» **Exercise details**:
Reproduce all of the data exactly.

» **Data extract**:
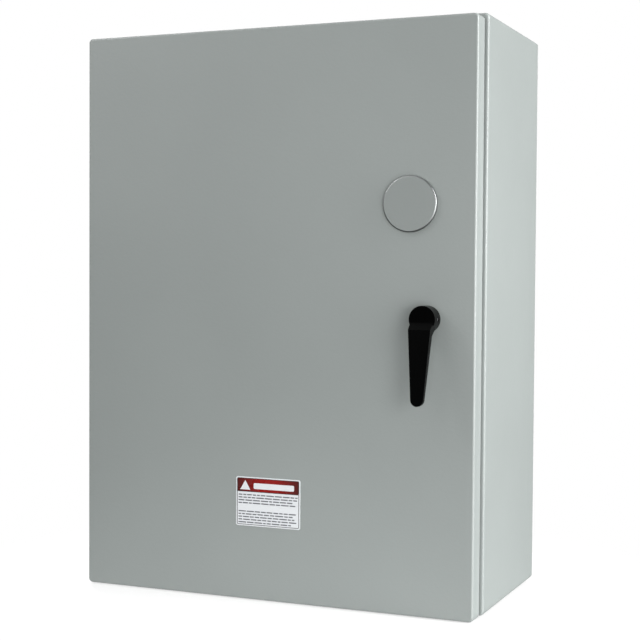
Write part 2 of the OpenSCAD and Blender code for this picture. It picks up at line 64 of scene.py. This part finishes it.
class Shader:
    """A material's node tree, with short calls for the nodes this script uses.
    Noise and cell scales are in cycles per metre."""

    def __init__(self, name, base, rough, metal=0.0):
        self.mat = bpy.data.materials.new(name)
        self.mat.use_nodes = True
        self.tree = self.mat.node_tree
        self.bsdf = self.tree.nodes["Principled BSDF"]
        self.place = self.tree.nodes.new("ShaderNodeTexCoord").outputs["Object"]
        self.last_bump = None
        self.set("Base Color", (*base, 1.0))
        self.set("Roughness", rough)
        self.set("Metallic", metal)

    def set(self, socket, value):
        self.bsdf.inputs[socket].default_value = value

    def link(self, output, node_input):
        self.tree.links.new(output, node_input)

    def stretched(self, scale):
        """Object coordinates, in metres, multiplied along each axis."""
        node = self.tree.nodes.new("ShaderNodeMapping")
        node.inputs["Scale"].default_value = scale
        self.link(self.place, node.inputs["Vector"])
        return node.outputs["Vector"]

    def noise(self, scale, detail=2.0, place=None, rough=0.5):
        node = self.tree.nodes.new("ShaderNodeTexNoise")
        node.inputs["Scale"].default_value = scale
        node.inputs["Detail"].default_value = detail
        node.inputs["Roughness"].default_value = rough
        self.link(place or self.place, node.inputs["Vector"])
        return node.outputs["Fac"]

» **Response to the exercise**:
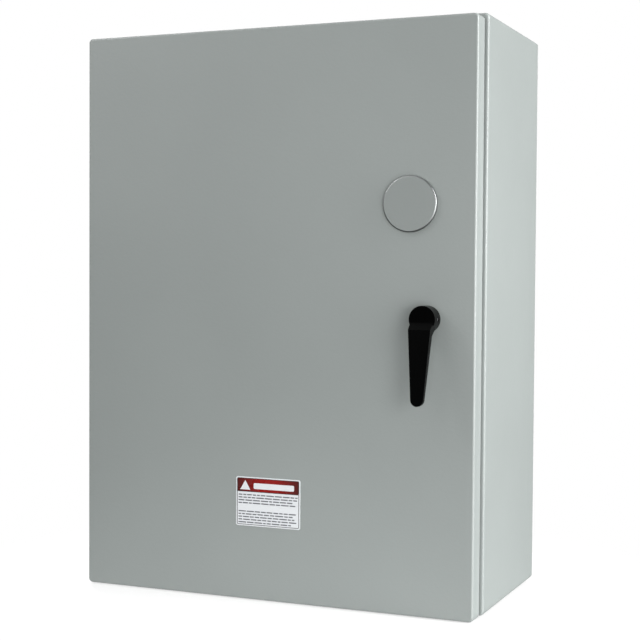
Write part 2 of the OpenSCAD and Blender code for this picture. It picks up at line 64 of scene.py. This part finishes it.
class Shader:
    """A material's node tree, with short calls for the nodes this script uses.
    Noise and cell scales are in cycles per metre."""

    def __init__(self, name, base, rough, metal=0.0):
        self.mat = bpy.data.materials.new(name)
        self.mat.use_nodes = True
        self.tree = self.mat.node_tree
        self.bsdf = self.tree.nodes["Principled BSDF"]
        self.place = self.tree.nodes.new("ShaderNodeTexCoord").outputs["Object"]
        self.last_bump = None
        self.set("Base Color", (*base, 1.0))
        self.set("Roughness", rough)
        self.set("Metallic", metal)

    def set(self, socket, value):
        self.bsdf.inputs[socket].default_value = value

    def link(self, output, node_input):
        self.tree.links.new(output, node_input)

    def stretched(self, scale):
        """Object coordinates, in metres, multiplied along each axis."""
        node = self.tree.nodes.new("ShaderNodeMapping")
        node.inputs["Scale"].default_value = scale
        self.link(self.place, node.inputs["Vector"])
        return node.outputs["Vector"]

    def noise(self, scale, detail=2.0, place=None, rough=0.5):
        node = self.tree.nodes.new("ShaderNodeTexNoise")
        node.inputs["Scale"].default_value = scale
        node.inputs["Detail"].default_value = detail
        node.inputs["Roughness"].default_value = rough
        self.link(place or self.place, node.inputs["Vector"])
        return node.outputs["Fac"]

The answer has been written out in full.